I had a beer with him a while back and he was talking about his misery, and I bluntly said “So quit your job, man. Pick a new path.” He scoffed at me and said “My wife is used to our standard of living. The kids would be in jail if not for the private school. My mortgage is HUGE! I can’t just quit my job and pick a different path!”
While I understood his perspective, he’s lying. He can pick a new path. He can make that hard choice and sacrifice the giant Cordillera home in favor of his own happiness. His marriage is on the rocks because he’s a miserable human being and his wife is sick of it. His kids act out because he’s never home, and when he is, he’s a tyrant. His monthly expenses are insane because he tried to find the happiness in his life with his possessions, and it didn’t work. But now he’s got a life that exists and depends on his misery.
I told him, “Ya know, YOU are worth it” and he scoffed even harder. He has shared many times over beers that he really wants to try his hand at entrepreneurship and to open his own higher-end restaurant in town. His eyes light up when he talks about it, and he smiles throughout. He has this whole vision for how the place will look and feel, the dishes he will have on the menu, and the craft cocktails he’d like to serve. It’s all right there…in his mind. He has the cash to do it if he’d sell the McMansion and downsize and put the kids in public school.
But I don’t think he’ll do it – because he doesn’t think he is worth it.
His decision to fulfill his happiness would require something he has assigned to “selfishness” and he won’t do it. His wife would lose the mega-house. The kids would be put into – gasp – public school. No more exotic cars. No more Italian vacations.
But he would gain his own happiness, and apparently, that’s not enough. I find it hugely depressing because I see it all the time with many friends in my life.

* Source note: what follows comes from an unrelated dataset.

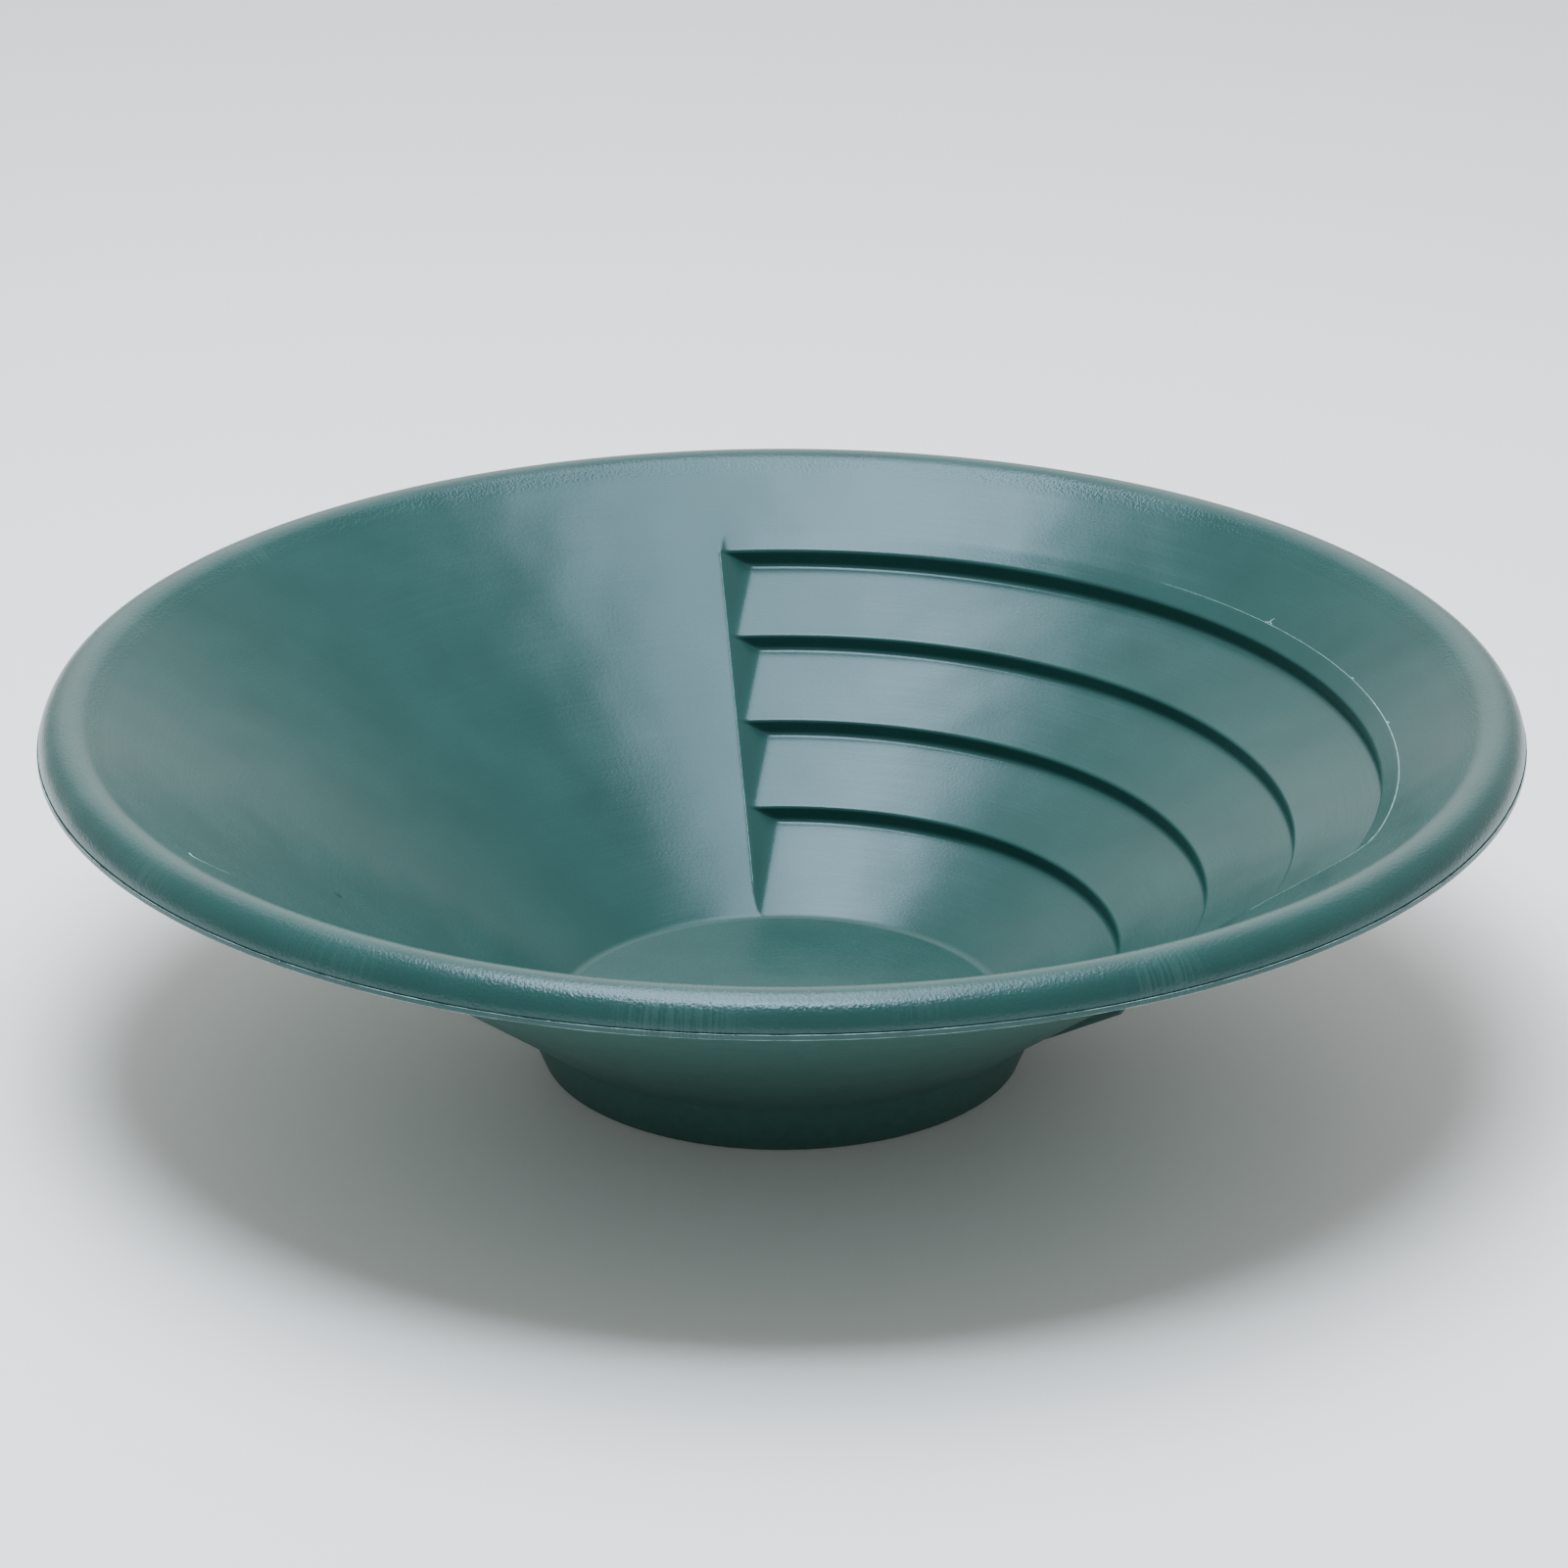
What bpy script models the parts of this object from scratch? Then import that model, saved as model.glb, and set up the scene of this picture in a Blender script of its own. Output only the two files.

I try to tell him that his marriage would improve, his kids would stabilize, his stress would lower, and most of all, he’d rebuild his own happiness and achieve his dream. He nods his head, says “Yeah probably” and then picks up the tab before heading back out 46 to his mansion on the hill. I retire to my little place here in town with the poorly landscaped front yard and fence that needs replacing.
I think about my friend all the time. I try to stay in touch with him, though it’s hard simply because he’s ALWAYS busy. I get it. He’s got a lot of things depending on his misery.
These decisions and these lessons are not easy ones. And I have failed myself many many times when faced with similar choices. Choosing oneself when there is a perceived risk to others is a difficult prospect and takes some serious conviction.
So this is what I’ve been thinking about this month, and the more I think about it, the more I see it in not only my own life, but in the lives of many of you reading this now. What choices or opportunities are you faced with right now? Which ones will you refuse because it impacts someone else, even though the end result would actually be your own happiness and satisfaction?
The simple solution I’m finding is to ask yourself this question: Are you surrounded by some people that genuinely love you? And if so, does your decision or opportunity impact those same people? If so, I will bet you $5 that those people would much rather you choose your own happiness, even if there’s a risk to themselves. Otherwise, I don’t think they love you as much as you might have thought.
Because you are worth it.
Welcome to November. The month of Thanksgiving. May you give thanks for your blessings, may you EXPLORE your life and evaluate your happiness, and may you take the plunge into your own life and may you bask in the happiness you find.